*Exercise directions:* Every line of the material below should be repeated exactly.

*Material provided:*
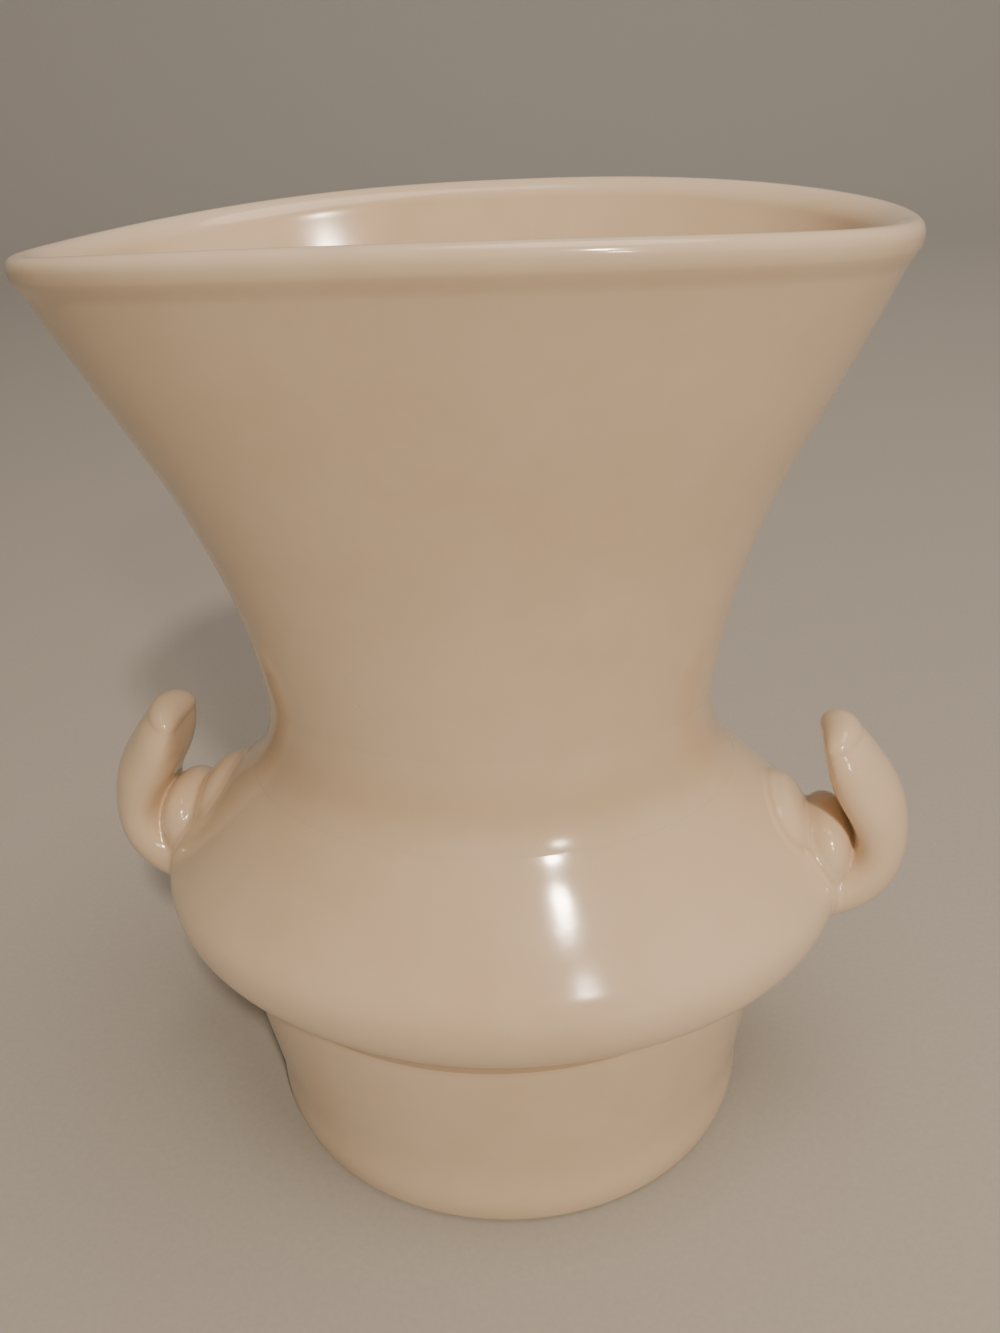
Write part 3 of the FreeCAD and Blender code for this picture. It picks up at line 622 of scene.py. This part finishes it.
# ---------------------------------------------------------------------- camera
def camera():
    al, dist, up, pitch, roll, eta, f = math.radians(10.87), 1.080, 1.084, math.radians(26.62), math.radians(-3.12), math.radians(-0.77), 1141.0
    c = Vector((dist * math.sin(al), -dist * math.cos(al), up)) * H
    h = Vector((-math.sin(al + eta), math.cos(al + eta), 0))
    fw = h * math.cos(pitch) + Vector((0, 0, -math.sin(pitch)))
    rt = fw.cross(Vector((0, 0, 1))).normalized()
    upv = rt.cross(fw)
    r2 = rt * math.cos(roll) + upv * math.sin(roll)
    u2 = upv * math.cos(roll) - rt * math.sin(roll)
    cam = bpy.data.cameras.new("camera")
    cam.sensor_width = 36.0
    cam.sensor_fit = "AUTO"
    cam.lens = f / 1333.0 * 36.0
    cam.clip_start = 0.005
    cam.clip_end = 20.0
    o = bpy.data.objects.new("camera", cam)
    bpy.context.scene.collection.objects.link(o)
    m = Matrix.Identity(4)
    for i in range(3):
        m[i][0], m[i][1], m[i][2], m[i][3] = r2[i], u2[i], -fw[i], c[i]
    o.matrix_world = m
    bpy.context.scene.camera = o
    return o


camera()


# ----------------------------------------------------------- floor and backdrop
def backdrop():
    """Floor that sweeps up into a wall on every side."""
    rings, seg = [], 96
    t = np.linspace(0, 2 * math.pi, seg, endpoint=False)
    rad, bend = 1.3, 0.7
    prof = [(r, 0.0) for r in (0.05, 0.2, 0.4, 0.7, 1.0, rad)]
    prof += [(rad + bend * math.sin(a), bend - bend * math.cos(a)) for a in np.linspace(0, math.pi / 2, 20)[1:]]
    prof += [(rad + bend, bend + 0.3 * i) for i in range(1, 8)]
    v = [(0, 0, 0)] + [(r * math.cos(a), r * math.sin(a), z) for r, z in prof for a in t]
    f = [(0, 1 + i, 1 + (i + 1) % seg) for i in range(seg)]
    for k in range(len(prof) - 1):
        p, q = 1 + k * seg, 1 + (k + 1) * seg
        f += [(p + i, q + i, q + (i + 1) % seg, p + (i + 1) % seg) for i in range(seg)]
    me = bpy.data.meshes.new("backdrop")
    me.from_pydata(v, [], f)
    me.shade_smooth()
    o = bpy.data.objects.new("backdrop", me)
    bpy.context.scene.collection.objects.link(o)
    m = bpy.data.materials.new("backdrop_paper")
    m.use_nodes = True
    nt = m.node_tree
    b = nt.nodes["Principled BSDF"]
    co = nt.nodes.new("ShaderNodeTexCoord").outputs["Object"]
    n = ramp(nt, noise(nt, co, 900.0, 4.0, 0.7), 0.3, 0.7)
    nt.links.new(mix_rgb(nt, n, (0.44, 0.427, 0.405, 1), (0.47, 0.457, 0.435, 1)), b.inputs["Base Color"])
    b.inputs["Roughness"].default_value = 0.85
    b.inputs["Specular IOR Level"].default_value = 0.2
    bump = node(nt, "ShaderNodeBump", Strength=0.5, Distance=0.00004)
    nt.links.new(noise(nt, co, 1800.0, 3.0, 0.6), bump.inputs["Height"])
    nt.links.new(bump.outputs[0], b.inputs["Normal"])
    me.materials.append(m)


backdrop()


# ---------------------------------------------------------------------- lights
def area(name, loc, target, size, power, color, shape="RECTANGLE"):
    l = bpy.data.lights.new(name, "AREA")
    l.shape = shape
    l.size = size[0]
    if shape == "RECTANGLE":
        l.size_y = size[1]
    l.energy = power
    l.color = color
    o = bpy.data.objects.new(name, l)
    bpy.context.scene.collection.objects.link(o)
    o.location = loc
    d = Vector(target) - Vector(loc)
    o.rotation_euler = d.to_track_quat("-Z", "Y").to_euler()
    return o


def from_angle(az, el, dist):
    """Azimuth from the front (-Y) towards +X, elevation above level, in degrees."""
    az, el = math.radians(az), math.radians(el)
    return (dist * math.sin(az) * math.cos(el), -dist * math.cos(az) * math.cos(el), 0.07 + dist * math.sin(el))


area("key_high", from_angle(25, 41, 1.3), (0, 0, 0.07), (0.09, 0.09), 9.5, (1.0, 0.81, 0.62), "DISK")
area("key_low", from_angle(27, 28, 1.3), (0, 0, 0.07), (0.09, 0.09), 2.6, (1.0, 0.81, 0.62), "DISK")
area("top", (0.22, -0.10, 1.35), (0, 0, 0.07), (0.9, 0.9), 9.0, (1.0, 0.85, 0.69), "DISK")
area("fill", (0.9, -0.5, 0.45), (0, 0, 0.08), (0.6, 0.6), 0.25, (1.0, 0.86, 0.72))
area("wall_wash", (0.0, 0.75, 1.5), (0, 2.0, 0.9), (1.2, 0.5), 9.0, (1.0, 0.93, 0.86))
w = bpy.data.worlds.new("world")
bpy.context.scene.world = w
w.use_nodes = True
w.node_tree.nodes["Background"].inputs[0].default_value = (0.92, 0.82, 0.71, 1)
w.node_tree.nodes["Background"].inputs[1].default_value = 0.05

*Solution:*
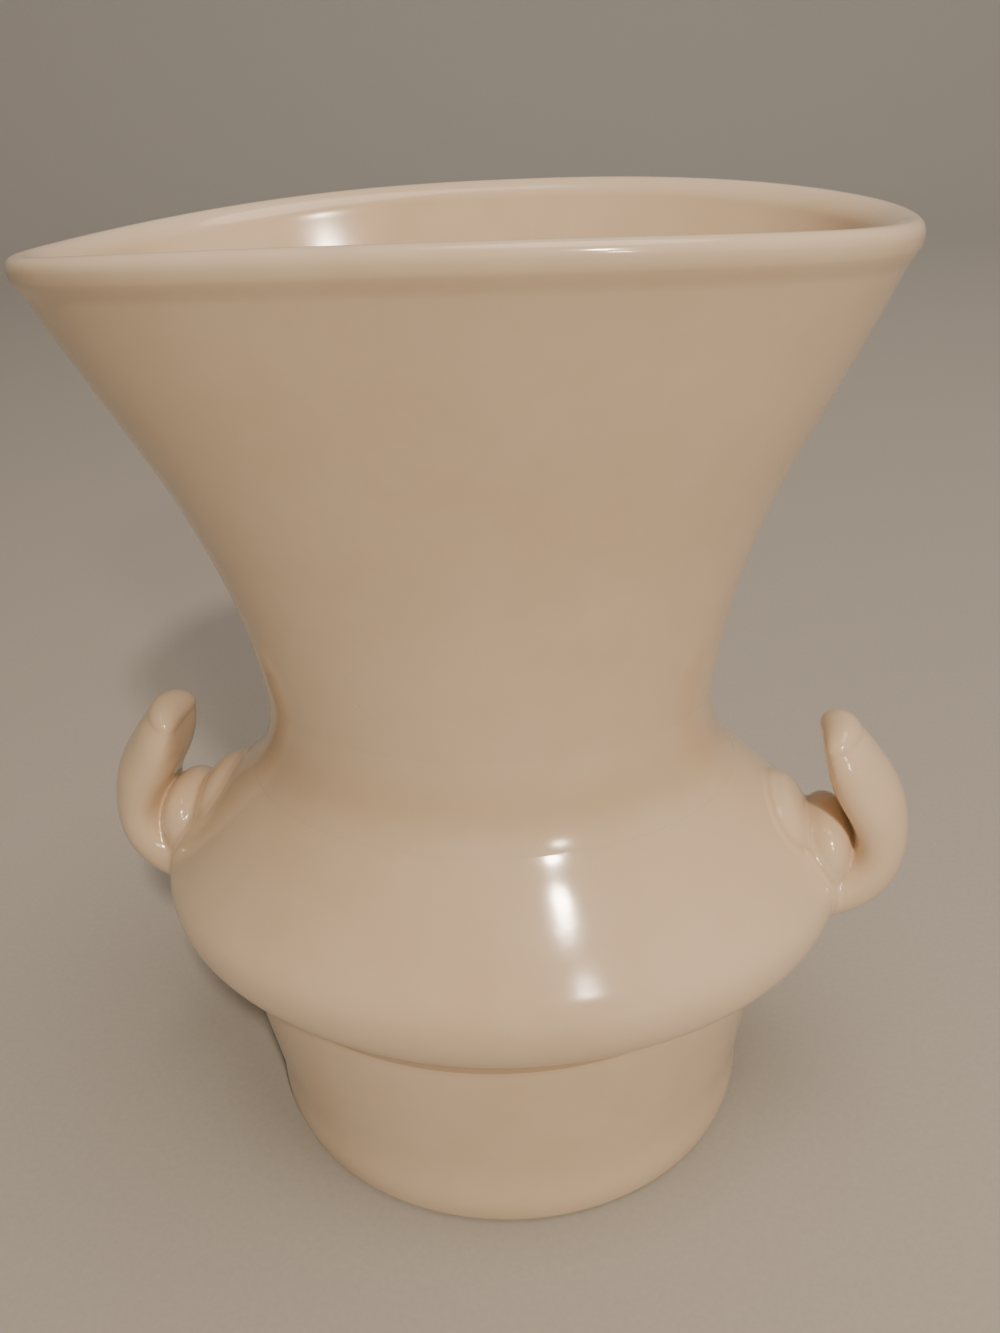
Write part 3 of the FreeCAD and Blender code for this picture. It picks up at line 622 of scene.py. This part finishes it.
# ---------------------------------------------------------------------- camera
def camera():
    al, dist, up, pitch, roll, eta, f = math.radians(10.87), 1.080, 1.084, math.radians(26.62), math.radians(-3.12), math.radians(-0.77), 1141.0
    c = Vector((dist * math.sin(al), -dist * math.cos(al), up)) * H
    h = Vector((-math.sin(al + eta), math.cos(al + eta), 0))
    fw = h * math.cos(pitch) + Vector((0, 0, -math.sin(pitch)))
    rt = fw.cross(Vector((0, 0, 1))).normalized()
    upv = rt.cross(fw)
    r2 = rt * math.cos(roll) + upv * math.sin(roll)
    u2 = upv * math.cos(roll) - rt * math.sin(roll)
    cam = bpy.data.cameras.new("camera")
    cam.sensor_width = 36.0
    cam.sensor_fit = "AUTO"
    cam.lens = f / 1333.0 * 36.0
    cam.clip_start = 0.005
    cam.clip_end = 20.0
    o = bpy.data.objects.new("camera", cam)
    bpy.context.scene.collection.objects.link(o)
    m = Matrix.Identity(4)
    for i in range(3):
        m[i][0], m[i][1], m[i][2], m[i][3] = r2[i], u2[i], -fw[i], c[i]
    o.matrix_world = m
    bpy.context.scene.camera = o
    return o


camera()


# ----------------------------------------------------------- floor and backdrop
def backdrop():
    """Floor that sweeps up into a wall on every side."""
    rings, seg = [], 96
    t = np.linspace(0, 2 * math.pi, seg, endpoint=False)
    rad, bend = 1.3, 0.7
    prof = [(r, 0.0) for r in (0.05, 0.2, 0.4, 0.7, 1.0, rad)]
    prof += [(rad + bend * math.sin(a), bend - bend * math.cos(a)) for a in np.linspace(0, math.pi / 2, 20)[1:]]
    prof += [(rad + bend, bend + 0.3 * i) for i in range(1, 8)]
    v = [(0, 0, 0)] + [(r * math.cos(a), r * math.sin(a), z) for r, z in prof for a in t]
    f = [(0, 1 + i, 1 + (i + 1) % seg) for i in range(seg)]
    for k in range(len(prof) - 1):
        p, q = 1 + k * seg, 1 + (k + 1) * seg
        f += [(p + i, q + i, q + (i + 1) % seg, p + (i + 1) % seg) for i in range(seg)]
    me = bpy.data.meshes.new("backdrop")
    me.from_pydata(v, [], f)
    me.shade_smooth()
    o = bpy.data.objects.new("backdrop", me)
    bpy.context.scene.collection.objects.link(o)
    m = bpy.data.materials.new("backdrop_paper")
    m.use_nodes = True
    nt = m.node_tree
    b = nt.nodes["Principled BSDF"]
    co = nt.nodes.new("ShaderNodeTexCoord").outputs["Object"]
    n = ramp(nt, noise(nt, co, 900.0, 4.0, 0.7), 0.3, 0.7)
    nt.links.new(mix_rgb(nt, n, (0.44, 0.427, 0.405, 1), (0.47, 0.457, 0.435, 1)), b.inputs["Base Color"])
    b.inputs["Roughness"].default_value = 0.85
    b.inputs["Specular IOR Level"].default_value = 0.2
    bump = node(nt, "ShaderNodeBump", Strength=0.5, Distance=0.00004)
    nt.links.new(noise(nt, co, 1800.0, 3.0, 0.6), bump.inputs["Height"])
    nt.links.new(bump.outputs[0], b.inputs["Normal"])
    me.materials.append(m)


backdrop()


# ---------------------------------------------------------------------- lights
def area(name, loc, target, size, power, color, shape="RECTANGLE"):
    l = bpy.data.lights.new(name, "AREA")
    l.shape = shape
    l.size = size[0]
    if shape == "RECTANGLE":
        l.size_y = size[1]
    l.energy = power
    l.color = color
    o = bpy.data.objects.new(name, l)
    bpy.context.scene.collection.objects.link(o)
    o.location = loc
    d = Vector(target) - Vector(loc)
    o.rotation_euler = d.to_track_quat("-Z", "Y").to_euler()
    return o


def from_angle(az, el, dist):
    """Azimuth from the front (-Y) towards +X, elevation above level, in degrees."""
    az, el = math.radians(az), math.radians(el)
    return (dist * math.sin(az) * math.cos(el), -dist * math.cos(az) * math.cos(el), 0.07 + dist * math.sin(el))


area("key_high", from_angle(25, 41, 1.3), (0, 0, 0.07), (0.09, 0.09), 9.5, (1.0, 0.81, 0.62), "DISK")
area("key_low", from_angle(27, 28, 1.3), (0, 0, 0.07), (0.09, 0.09), 2.6, (1.0, 0.81, 0.62), "DISK")
area("top", (0.22, -0.10, 1.35), (0, 0, 0.07), (0.9, 0.9), 9.0, (1.0, 0.85, 0.69), "DISK")
area("fill", (0.9, -0.5, 0.45), (0, 0, 0.08), (0.6, 0.6), 0.25, (1.0, 0.86, 0.72))
area("wall_wash", (0.0, 0.75, 1.5), (0, 2.0, 0.9), (1.2, 0.5), 9.0, (1.0, 0.93, 0.86))
w = bpy.data.worlds.new("world")
bpy.context.scene.world = w
w.use_nodes = True
w.node_tree.nodes["Background"].inputs[0].default_value = (0.92, 0.82, 0.71, 1)
w.node_tree.nodes["Background"].inputs[1].default_value = 0.05